● YOUR TASK
The records below hold a stretch from the line with "obj.parent = None" through the line with "the outline gets."; return exactly those lines, ends included, and nothing more.

**** INPUT DATA

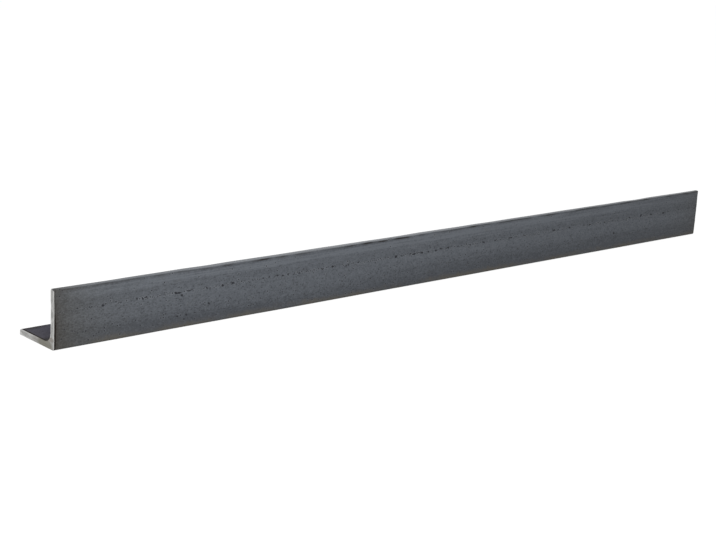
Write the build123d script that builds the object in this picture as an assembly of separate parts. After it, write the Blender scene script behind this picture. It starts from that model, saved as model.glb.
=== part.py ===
from build123d import *
import os

# Equal-leg hot-rolled steel angle, one straight piece of stock sawn square at both ends.
# Units are millimetres and +Z is up. The lying leg rests on the floor, the standing leg
# rises from its edge with the outer face towards -Y, and the piece runs along X.
# The origin is on the floor, under the middle of the piece's outer box.

# Driving dimensions
LEG_WIDTH = 30.0  # either leg, from the outer face of the other leg to its own toe
LEG_THICKNESS = 3.0  # either leg, parallel-sided
STOCK_LENGTH = 500.0  # from one sawn end to the other
ROOT_RADIUS = 5.0  # fillet that joins the two inner faces
TOE_RADIUS = 1.25  # inner edge of each toe, rounded by the rolls
TOE_EDGE_RADIUS = 0.25  # outer edge of each toe, left almost square
HEEL_RADIUS = 1.25  # outside corner where the two legs meet

NODE_NAME = "angle_section"
PARTS_FOLDER = "parts"


def square_outline():
    """Return the L as a flat face with sharp corners, its heel at the origin of the XY plane."""
    corners = [
        (0, 0),
        (LEG_WIDTH, 0),
        (LEG_WIDTH, LEG_THICKNESS),
        (LEG_THICKNESS, LEG_THICKNESS),
        (LEG_THICKNESS, LEG_WIDTH),
        (0, LEG_WIDTH),
    ]
    return make_face(Polyline(*corners, close=True))


def round_corner(profile, corner, radius):
    """Return the profile with the corner nearest to the given point rounded to the radius."""
    vertex = profile.vertices().sort_by_distance(corner)[0]
    return fillet(vertex, radius)


def toe_rounded(profile, outer_corner, inner_corner):
    """Return the profile with one toe finished: soft towards the inside, almost square outside."""
    profile = round_corner(profile, outer_corner, TOE_EDGE_RADIUS)
    return round_corner(profile, inner_corner, TOE_RADIUS)


def rolled_section():
    """Return the rolled section: the L with its root, both toes and its heel rounded."""
    profile = square_outline()
    profile = round_corner(profile, (LEG_THICKNESS, LEG_THICKNESS), ROOT_RADIUS)
    profile = toe_rounded(profile, (LEG_WIDTH, 0), (LEG_WIDTH, LEG_THICKNESS))
    profile = toe_rounded(profile, (0, LEG_WIDTH), (LEG_THICKNESS, LEG_WIDTH))
    return round_corner(profile, (0, 0), HEEL_RADIUS)


def angle_section():
    """Return the solid: the section set upright across X and carried along the whole length."""
    heel_to_middle = Pos(-LEG_WIDTH / 2, 0)
    upright = Plane.YZ * heel_to_middle * rolled_section()
    solid = extrude(upright, amount=STOCK_LENGTH / 2, both=True)
    solid.label = NODE_NAME
    return solid


os.makedirs(PARTS_FOLDER, exist_ok=True)
export_step(angle_section(), f"{PARTS_FOLDER}/{NODE_NAME}.step")
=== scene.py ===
"""Dresses a sawn length of hot-rolled steel angle: rolling scale, bare sawn ends and a plain studio.

The bar is one closed surface. Its section is a loop of straight faces and arcs, carried along the length
as whole arrays, with the slight unevenness that rolls, cooling and the saw leave on the real thing.
Lengths are in metres unless a name says otherwise. The near end is the one at -X.
"""

import logging
import math
from dataclasses import dataclass, field
from enum import Enum
from functools import reduce

import bpy
import numpy as np
from mathutils import Matrix, Vector


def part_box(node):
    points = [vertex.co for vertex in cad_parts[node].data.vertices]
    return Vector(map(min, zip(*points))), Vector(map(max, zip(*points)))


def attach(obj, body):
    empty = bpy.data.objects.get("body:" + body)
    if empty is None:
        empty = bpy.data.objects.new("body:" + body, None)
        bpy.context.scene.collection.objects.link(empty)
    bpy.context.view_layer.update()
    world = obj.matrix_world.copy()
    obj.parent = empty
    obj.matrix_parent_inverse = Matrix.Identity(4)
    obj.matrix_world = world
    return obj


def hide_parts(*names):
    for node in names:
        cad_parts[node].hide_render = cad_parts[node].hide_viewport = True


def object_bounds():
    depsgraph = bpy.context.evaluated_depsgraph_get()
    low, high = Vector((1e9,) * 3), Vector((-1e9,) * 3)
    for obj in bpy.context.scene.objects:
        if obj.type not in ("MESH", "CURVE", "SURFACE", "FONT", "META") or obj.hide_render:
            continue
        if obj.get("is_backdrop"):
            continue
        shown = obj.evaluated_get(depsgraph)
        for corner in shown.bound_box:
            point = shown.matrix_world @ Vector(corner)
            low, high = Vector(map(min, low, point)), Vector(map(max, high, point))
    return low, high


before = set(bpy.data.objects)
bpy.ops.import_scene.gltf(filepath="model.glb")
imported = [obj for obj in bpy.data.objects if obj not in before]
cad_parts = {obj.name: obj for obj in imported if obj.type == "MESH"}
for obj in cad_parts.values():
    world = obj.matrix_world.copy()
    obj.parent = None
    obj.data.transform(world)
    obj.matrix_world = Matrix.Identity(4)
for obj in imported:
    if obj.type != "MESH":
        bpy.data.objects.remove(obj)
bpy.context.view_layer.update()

log = logging.getLogger("angle_section")

BAR_NODE = "angle_section"
MM = 0.001
TOE_LINES = 5  # lines of a sawn end's inside that the shape of a toe's rim reaches

Triple = tuple[float, float, float]
Colour = Triple
Socket = bpy.types.NodeSocket
Spot = tuple[float, float]  # (across, up), from the heel
Stretch = tuple[np.ndarray, np.ndarray]  # points of the outline, and the normals that point out of the steel


# -------- Section of the bar --------


class Zone(Enum):
    """Stretches of the section's outline, in order round the loop from the heel."""

    UNDERSIDE = 0
    LYING_TOE = 1
    LYING_INNER = 2
    ROOT = 3
    STANDING_INNER = 4
    STANDING_TOE = 5
    STANDING_OUTER = 6
    HEEL = 7


@dataclass(frozen=True)
class SectionSizes:
    """Sizes of the rolled section."""

    leg: float  # width of either leg
    thickness: float = 3.0 * MM  # thickness of either leg
    root: float = 5.0 * MM  # radius of the fillet between the inner faces
    toe: float = 1.25 * MM  # radius of each toe's inner edge
    toe_edge: float = 0.25 * MM  # radius of each toe's outer edge
    heel: float = 1.25 * MM  # radius of the outside corner


@dataclass(frozen=True)
class RowCounts:
    """How many rows of the surface each stretch of the outline gets.

    A toe has three counts: for its round inner edge, for what is left of its flat, and for its outer
    edge.
    """

    underside: int = 12
    lying_inner: int = 10
    root: int = 7
    standing_inner: int = 14
    standing_outer: int = 64
    heel: int = 6
    toe_round: int = 5
    toe_flat: int = 2
    toe_edge: int = 2


@dataclass
class Outline:
    """The section's outline as arrays, one row for each point of the loop."""

    place: np.ndarray  # (across, up) of each point
    normal: np.ndarray  # unit vector that points out of the steel at each point
    zone: np.ndarray  # number of the Zone that each point belongs to

    def on(self, *zones: Zone) -> np.ndarray:
        """Return which points belong to any of some zones."""
        return np.isin(self.zone, [zone.value for zone in zones])

    def share_round(self) -> np.ndarray:
        """Return how far round the loop each point is, from 0 up to 1."""
        steps = np.linalg.norm(np.roll(self.place, -1, axis=0) - self.place, axis=1)
        return (np.cumsum(steps) - steps) / steps.sum()

    def end_rims(self) -> tuple[np.ndarray, np.ndarray, np.ndarray, np.ndarray]:
        """Return the four rims of a sawn end as numbers of the loop's points.

        Returns:
            The outer and the inner side, each from the lying toe to the standing one, and the lying and
            the standing toe, each from its outer edge to its inner one.
        """
        first = [int(np.argmax(self.on(zone))) for zone in Zone]
        lying_toe, lying_inner = first[Zone.LYING_TOE.value], first[Zone.LYING_INNER.value]
        standing_toe, standing_outer = first[Zone.STANDING_TOE.value], first[Zone.STANDING_OUTER.value]
        total = len(self.zone)
        return (
            np.arange(total + lying_toe, standing_outer - 1, -1) % total,
            np.arange(lying_inner, standing_toe + 1),
            np.arange(lying_toe, lying_inner + 1),
            np.arange(standing_outer, standing_toe - 1, -1),
        )


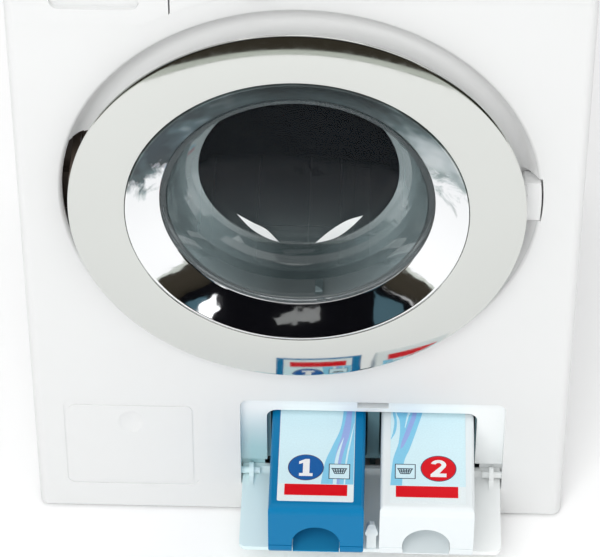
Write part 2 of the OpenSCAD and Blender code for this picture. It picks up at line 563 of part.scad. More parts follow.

********

● EXERCISE OUTPUT
    obj.parent = None
    obj.data.transform(world)
    obj.matrix_world = Matrix.Identity(4)
for obj in imported:
    if obj.type != "MESH":
        bpy.data.objects.remove(obj)
bpy.context.view_layer.update()

log = logging.getLogger("angle_section")

BAR_NODE = "angle_section"
MM = 0.001
TOE_LINES = 5  # lines of a sawn end's inside that the shape of a toe's rim reaches

Triple = tuple[float, float, float]
Colour = Triple
Socket = bpy.types.NodeSocket
Spot = tuple[float, float]  # (across, up), from the heel
Stretch = tuple[np.ndarray, np.ndarray]  # points of the outline, and the normals that point out of the steel


# -------- Section of the bar --------


class Zone(Enum):
    """Stretches of the section's outline, in order round the loop from the heel."""

    UNDERSIDE = 0
    LYING_TOE = 1
    LYING_INNER = 2
    ROOT = 3
    STANDING_INNER = 4
    STANDING_TOE = 5
    STANDING_OUTER = 6
    HEEL = 7


@dataclass(frozen=True)
class SectionSizes:
    """Sizes of the rolled section."""

    leg: float  # width of either leg
    thickness: float = 3.0 * MM  # thickness of either leg
    root: float = 5.0 * MM  # radius of the fillet between the inner faces
    toe: float = 1.25 * MM  # radius of each toe's inner edge
    toe_edge: float = 0.25 * MM  # radius of each toe's outer edge
    heel: float = 1.25 * MM  # radius of the outside corner


@dataclass(frozen=True)
class RowCounts:
    """How many rows of the surface each stretch of the outline gets.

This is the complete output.